L’Agence danoise de développement international (DANIDA) a créé le Fonds africain de garantie (FAG) en 2011, avec la Banque africaine de développement et l’Agence espagnole pour la coopération au développement internationale (AECID). Michael Hamp est persuadé qu’ils enregistrent l’un des meilleurs résultats en termes de soutien aux fonds de garantie. Depuis son lancement, le FAG a signé des conventions de garantie à hauteur de presque 783 millions de dollars US (667 millions d’euros) avec 125 institutions financières dans 38 pays africains. Récemment, un accord a été conclu avec l’agence néerlandaise Oikocredit. Elle a annoncé en janvier 2018 qu’elle allait bénéficier d’une garantie de 8,5 millions d’euros sur une période de 10 ans dans le cadre du mécanisme de garantie verte du FAG, afin de soutenir les institutions de microfinance, l’agriculture et les PME du secteur des énergies renouvelables en Afrique subsaharienne.
La gestion indépendante de fonds peut également améliorer la transparence et contribuer à lutter contre l’ingérence politique qui, étant donné que les pouvoirs publics soutiennent fréquemment ces fonds de garantie, peut poser problème. Il peut en outre être judicieux de recruter des fournisseurs externes afin d’aider le personnel du fonds en lui offrant une assistance technique, de l’évaluation des prêts à la mise au point des produits.
Calvin Miller ajoute que la gestion d’un fonds doit aussi inclure la surveillance rigoureuse des prêts garantis et prévoir une double évaluation – immédiate et en cas de défaut de paiement – afin de gérer les risques et de garantir des remboursements rapides. Les retards dans le paiement des traites aux institutions financières sont “le meilleur moyen de tuer un fonds de garantie”, affirme-t-il. “On peut subventionner beaucoup de choses, mais la lenteur à rembourser réduira à néant tous les autres avantages.”

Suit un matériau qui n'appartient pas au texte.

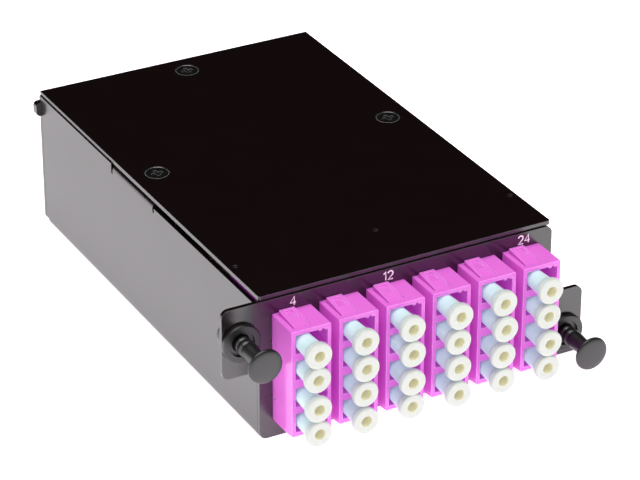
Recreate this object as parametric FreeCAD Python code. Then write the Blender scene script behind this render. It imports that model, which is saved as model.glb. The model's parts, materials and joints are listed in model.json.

Une approche diversifiée (au niveau du secteur, du type de prêt et, si possible, du pays ou de la région) est également essentielle au succès des fonds de garantie. La gestion doit permettre de ne pas concentrer excessivement les risques sur un secteur, un prêteur ou, dans la mesure du possible, un pays ou une région.
Périodes de crise
Malgré tous leurs défauts, les fonds de garantie sont des outils indispensables pour inciter les banques à prêter et à continuer en période de crise comme après la crise. Kristian Schach Moller, PDG de l’Agricultural Commodity Exchange for Africa (ACE), appelle toutes les organisations qui cherchent, par exemple, à mettre au point un système de financement sur récépissés d’entrepôt à coopérer d’emblée avec des acteurs du développement et les pouvoirs publics pour créer un fonds de garantie ou pour collaborer avec un tel fonds. L’ACE est souvent salué comme un modèle précurseur pour d’autres pays africains. Toutefois, les banques privées qui fournissent des financements pour ce système ont perdu de l’argent en 2016 lorsque le marché a été saturé d’importations de maïs et de pois, ce qui a entraîné l’effondrement des prix locaux. Kristian Schach Moller explique que les banques qui se sont brûlé les doigts à cause de cette volatilité des prix sont à présent réticentes à prêter pour des produits entreposés au Malawi. Si l’ACE a à présent pour projet de mettre au point un fonds qui supporterait le premier choc en cas de pertes bancaires futures liées à la volatilité des prix, Kristian Schach Moller est convaincu qu’il faudra du temps pour regagner la confiance des banques. Il aurait été bien plus simple de mettre en place un tel fonds dès le départ. “Lorsqu’une banque subit ce type d’événement extrême, elle s’en souvient longtemps et il est difficile de la convaincre de se lancer de nouveau”, souligne-t-il.
Il conclut que les fonds de garantie de prêts ne constituent pas une solution miracle. Toutefois, s’ils sont mis en œuvre de manière judicieuse, ils peuvent être des “outils très puissants”.”
Comment fonctionnent les fonds de garantie
Les fonds de garantie de prêt permettent de réduire le risque d’exposition des institutions financières lorsqu’elles prêtent à des emprunteurs considérés à haut risque, par exemple lorsqu’ils ne sont pas propriétaires fonciers ou immobiliers ou qu’ils ne disposent d’aucune autre garantie. Généralement, un garant – souvent soutenu par un gouvernement ou un bailleur de fonds – s’engage à verser à un prêteur un pourcentage ou “première perte” du montant prêté en cas de défaut de paiement de l’emprunteur. Pour les fonds agricoles, le prêteur peut également être un acteur de la chaîne de valeur, un négociant notamment, alors que l’emprunteur peut être un agriculteur ou une organisation agricole. En vertu d’un tel système de “distribution” (qui s’applique à la plupart des fonds agricoles), le fonds est activement impliqué dans l’analyse et l’évaluation des emprunteurs. La gestion du fonds coûte dès lors plus cher qu’un système “complet”, où le prêteur a davantage d’autonomie. Les deux modèles prévoient que la garantie fournie est exécutable par voie légale.